-- START --
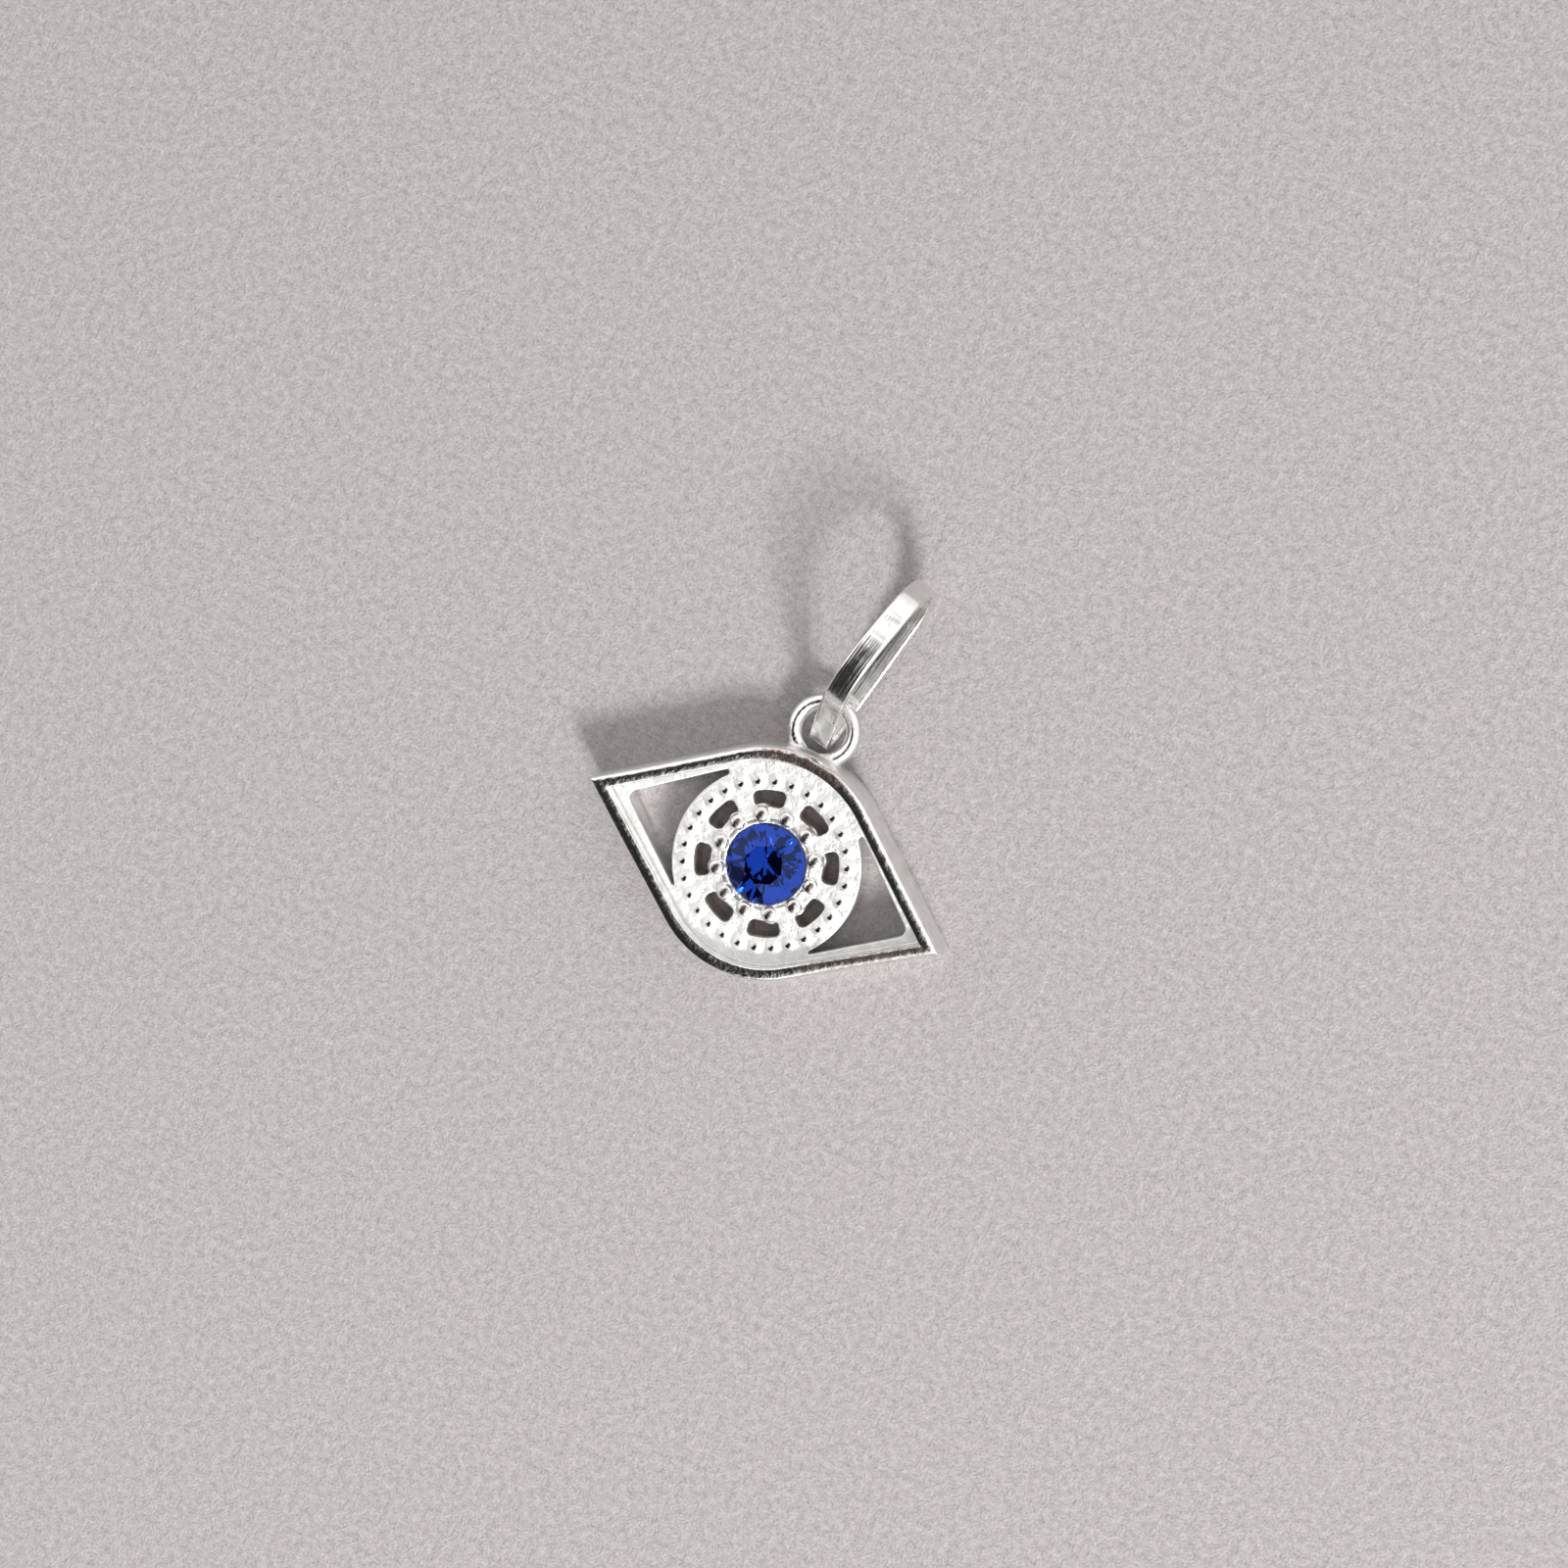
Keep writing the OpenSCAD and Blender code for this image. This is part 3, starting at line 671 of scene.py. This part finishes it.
def add_world():
    """Bright white, dimmer low down and towards the lower left, with the dark patches overhead."""
    world = bpy.data.worlds.new("world")
    world.use_nodes = True
    bpy.context.scene.world = world
    tree = world.node_tree
    coord = tree.nodes.new("ShaderNodeTexCoord").outputs["Generated"]

    def share(direction):
        node = tree.nodes.new("ShaderNodeVectorMath")
        node.operation = "DOT_PRODUCT"
        tree.links.new(coord, node.inputs[0])
        node.inputs[1].default_value = direction.normalized()
        return node.outputs["Value"]

    def calc(what, a, b):
        node = tree.nodes.new("ShaderNodeMath")
        node.operation = what
        for value, socket in ((a, node.inputs[0]), (b, node.inputs[1])):
            if isinstance(value, (int, float)):
                socket.default_value = value
            else:
                tree.links.new(value, socket)
        return node.outputs[0]

    def step(value, none, full):
        """0 at the value none, 1 at the value full."""
        node = tree.nodes.new("ShaderNodeMapRange")
        node.interpolation_type = "SMOOTHSTEP"
        tree.links.new(value, node.inputs[0])
        low = none < full
        for n, v in enumerate((none, full, 0, 1) if low else (full, none, 1, 0), 1):
            node.inputs[n].default_value = v
        return node.outputs[0]

    def mix(part, a, b):
        node = tree.nodes.new("ShaderNodeMix")
        node.data_type = "RGBA"
        tree.links.new(part, node.inputs[0])
        for value, socket in ((a, node.inputs[6]), (b, node.inputs[7])):
            if isinstance(value, tuple):
                socket.default_value = (*value, 1)
            else:
                tree.links.new(value, socket)
        return node.outputs[2]

    up, right, top = share(Vector((0, 0, 1))), share(PIC_RIGHT), share(PIC_UP)
    sky = mix(step(up, 0.1, 0.6), SKY_LOW, SKY_HIGH)
    low_left = share(-PIC_RIGHT * 0.8 - PIC_UP * 0.6)
    sky = mix(step(low_left, 0.6, 0.82), sky, SKY_DIM)

    def patch(at_right, at_top, half_w, half_h, lean):
        """1 inside an oval patch of the sky overhead, leaning over to the right, 0 outside."""
        c, t = math.cos(lean), math.sin(lean)
        x, y = calc("ADD", right, -at_right), calc("ADD", top, -at_top)
        x_w, y_w = calc("MULTIPLY", x, c / half_w), calc("MULTIPLY", y, t / half_w)
        x_h, y_h = calc("MULTIPLY", x, t / half_h), calc("MULTIPLY", y, c / half_h)
        across, along = calc("SUBTRACT", x_w, y_w), calc("ADD", x_h, y_h)
        far = calc("ADD", calc("MULTIPLY", across, across), calc("MULTIPLY", along, along))
        return step(far, 1.12, 0.88)

    for *place, lean, colour in PATCHES:
        sky = mix(patch(*place, math.radians(lean)), sky, colour)
    tree.links.new(sky, tree.nodes["Background"].inputs["Color"])


def add_key():
    light = bpy.data.lights.new("key", "AREA")
    light.shape, light.size = "DISK", KEY_SIZE
    light.energy = KEY_POWER
    light.color = (1, 0.985, 0.965)
    obj = bpy.data.objects.new("key", light)
    bpy.context.collection.objects.link(obj)
    flat = PIC_RIGHT * 0.47 - PIC_UP * 0.88
    way = flat.normalized() * math.cos(KEY_HEIGHT) + Vector((0, 0, math.sin(KEY_HEIGHT)))
    turn = way.to_track_quat("Z", "Y").to_matrix().to_4x4()
    obj.matrix_world = Matrix.Translation(way * KEY_DIST) @ turn


bpy.context.scene.view_settings.view_transform = "Standard"
add_world()
add_key()
add_floor(paper())
add_body(silver("silver_cast", True))
add_stone(stone_material())
add_bail(silver("silver_strip", False))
-- END --
■ **Directions**: Write out the full listing exactly as given.

■ **Answer to the problem**:
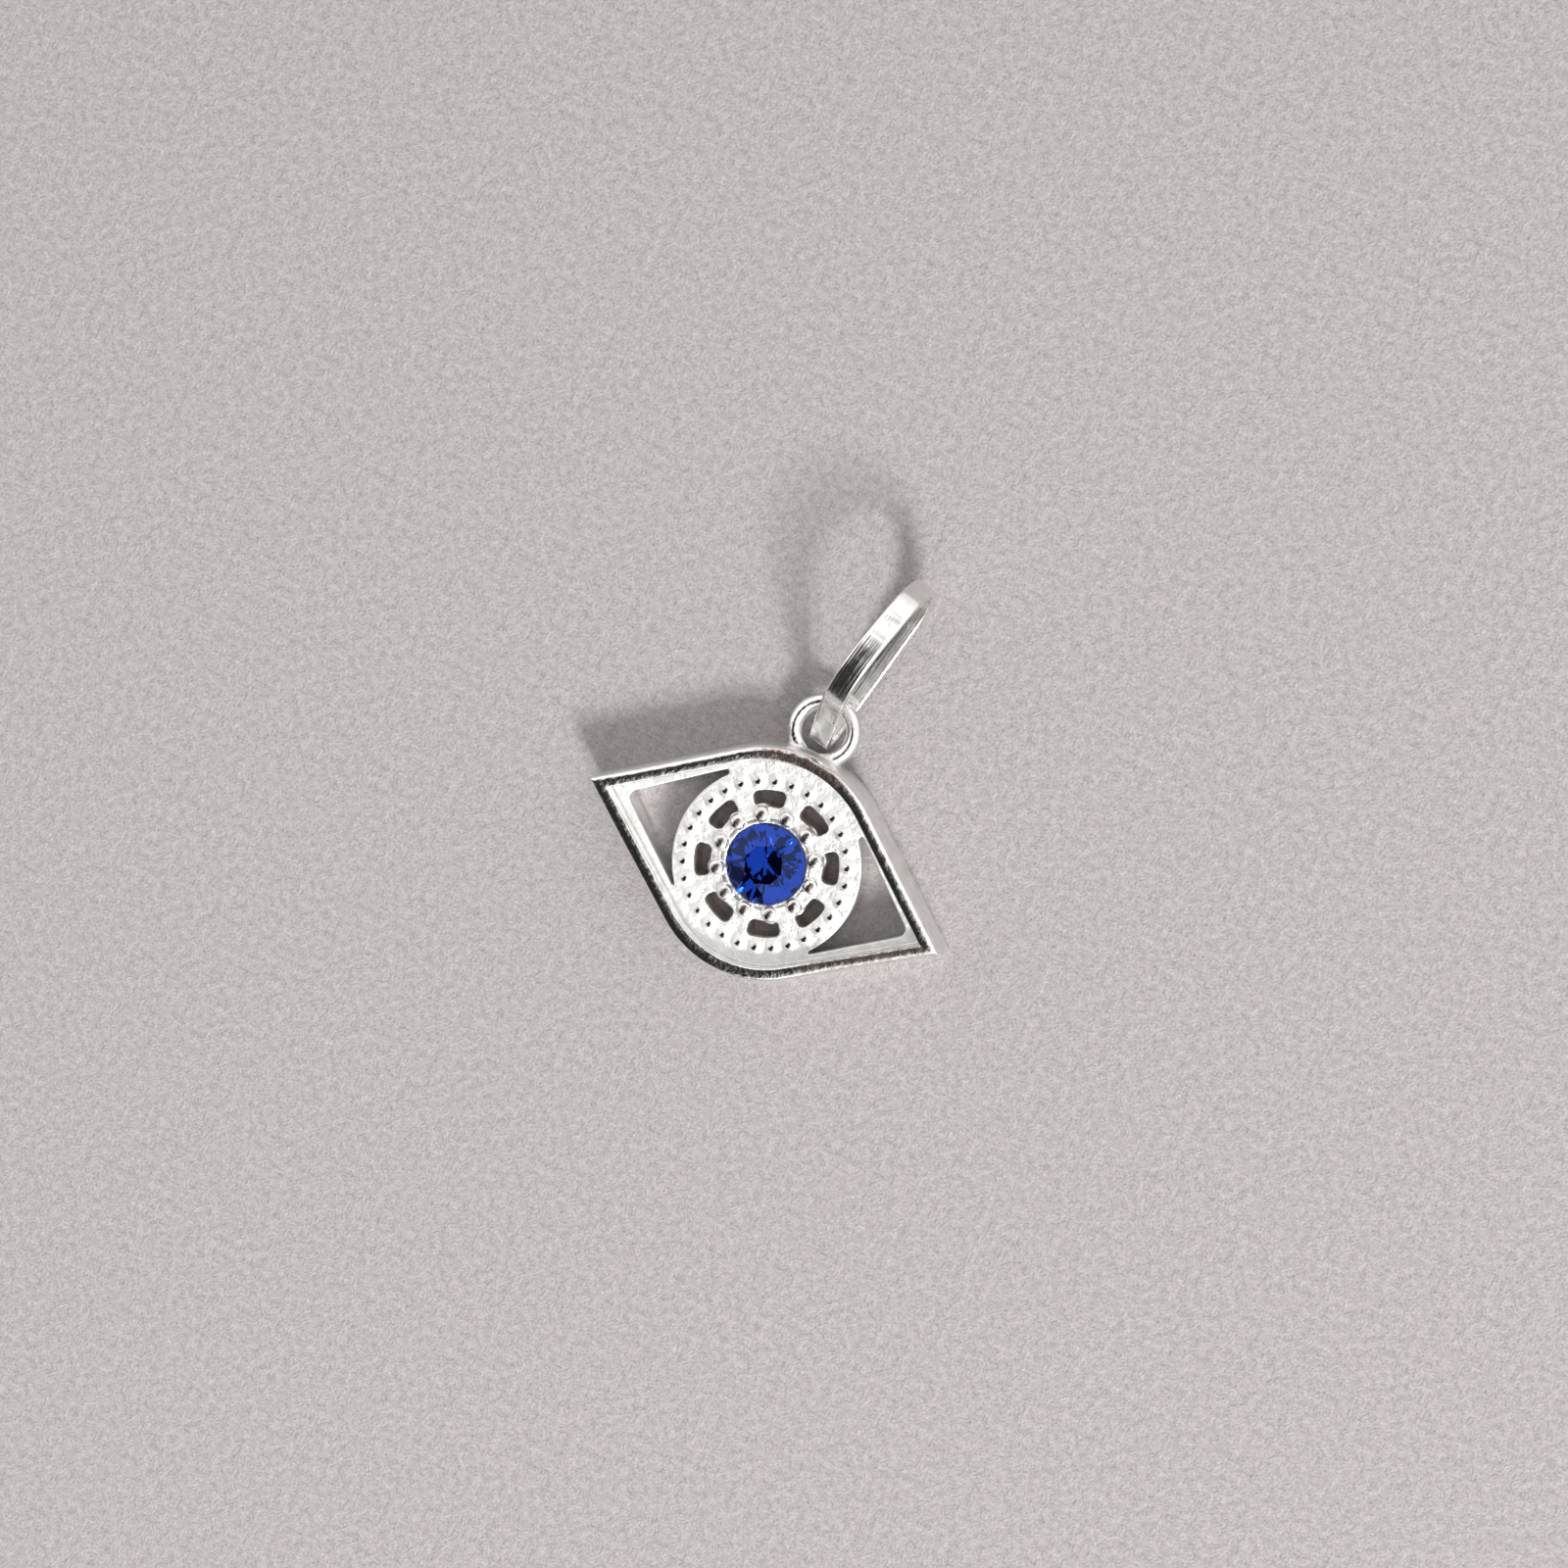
Keep writing the OpenSCAD and Blender code for this image. This is part 3, starting at line 671 of scene.py. This part finishes it.
def add_world():
    """Bright white, dimmer low down and towards the lower left, with the dark patches overhead."""
    world = bpy.data.worlds.new("world")
    world.use_nodes = True
    bpy.context.scene.world = world
    tree = world.node_tree
    coord = tree.nodes.new("ShaderNodeTexCoord").outputs["Generated"]

    def share(direction):
        node = tree.nodes.new("ShaderNodeVectorMath")
        node.operation = "DOT_PRODUCT"
        tree.links.new(coord, node.inputs[0])
        node.inputs[1].default_value = direction.normalized()
        return node.outputs["Value"]

    def calc(what, a, b):
        node = tree.nodes.new("ShaderNodeMath")
        node.operation = what
        for value, socket in ((a, node.inputs[0]), (b, node.inputs[1])):
            if isinstance(value, (int, float)):
                socket.default_value = value
            else:
                tree.links.new(value, socket)
        return node.outputs[0]

    def step(value, none, full):
        """0 at the value none, 1 at the value full."""
        node = tree.nodes.new("ShaderNodeMapRange")
        node.interpolation_type = "SMOOTHSTEP"
        tree.links.new(value, node.inputs[0])
        low = none < full
        for n, v in enumerate((none, full, 0, 1) if low else (full, none, 1, 0), 1):
            node.inputs[n].default_value = v
        return node.outputs[0]

    def mix(part, a, b):
        node = tree.nodes.new("ShaderNodeMix")
        node.data_type = "RGBA"
        tree.links.new(part, node.inputs[0])
        for value, socket in ((a, node.inputs[6]), (b, node.inputs[7])):
            if isinstance(value, tuple):
                socket.default_value = (*value, 1)
            else:
                tree.links.new(value, socket)
        return node.outputs[2]

    up, right, top = share(Vector((0, 0, 1))), share(PIC_RIGHT), share(PIC_UP)
    sky = mix(step(up, 0.1, 0.6), SKY_LOW, SKY_HIGH)
    low_left = share(-PIC_RIGHT * 0.8 - PIC_UP * 0.6)
    sky = mix(step(low_left, 0.6, 0.82), sky, SKY_DIM)

    def patch(at_right, at_top, half_w, half_h, lean):
        """1 inside an oval patch of the sky overhead, leaning over to the right, 0 outside."""
        c, t = math.cos(lean), math.sin(lean)
        x, y = calc("ADD", right, -at_right), calc("ADD", top, -at_top)
        x_w, y_w = calc("MULTIPLY", x, c / half_w), calc("MULTIPLY", y, t / half_w)
        x_h, y_h = calc("MULTIPLY", x, t / half_h), calc("MULTIPLY", y, c / half_h)
        across, along = calc("SUBTRACT", x_w, y_w), calc("ADD", x_h, y_h)
        far = calc("ADD", calc("MULTIPLY", across, across), calc("MULTIPLY", along, along))
        return step(far, 1.12, 0.88)

    for *place, lean, colour in PATCHES:
        sky = mix(patch(*place, math.radians(lean)), sky, colour)
    tree.links.new(sky, tree.nodes["Background"].inputs["Color"])


def add_key():
    light = bpy.data.lights.new("key", "AREA")
    light.shape, light.size = "DISK", KEY_SIZE
    light.energy = KEY_POWER
    light.color = (1, 0.985, 0.965)
    obj = bpy.data.objects.new("key", light)
    bpy.context.collection.objects.link(obj)
    flat = PIC_RIGHT * 0.47 - PIC_UP * 0.88
    way = flat.normalized() * math.cos(KEY_HEIGHT) + Vector((0, 0, math.sin(KEY_HEIGHT)))
    turn = way.to_track_quat("Z", "Y").to_matrix().to_4x4()
    obj.matrix_world = Matrix.Translation(way * KEY_DIST) @ turn


bpy.context.scene.view_settings.view_transform = "Standard"
add_world()
add_key()
add_floor(paper())
add_body(silver("silver_cast", True))
add_stone(stone_material())
add_bail(silver("silver_strip", False))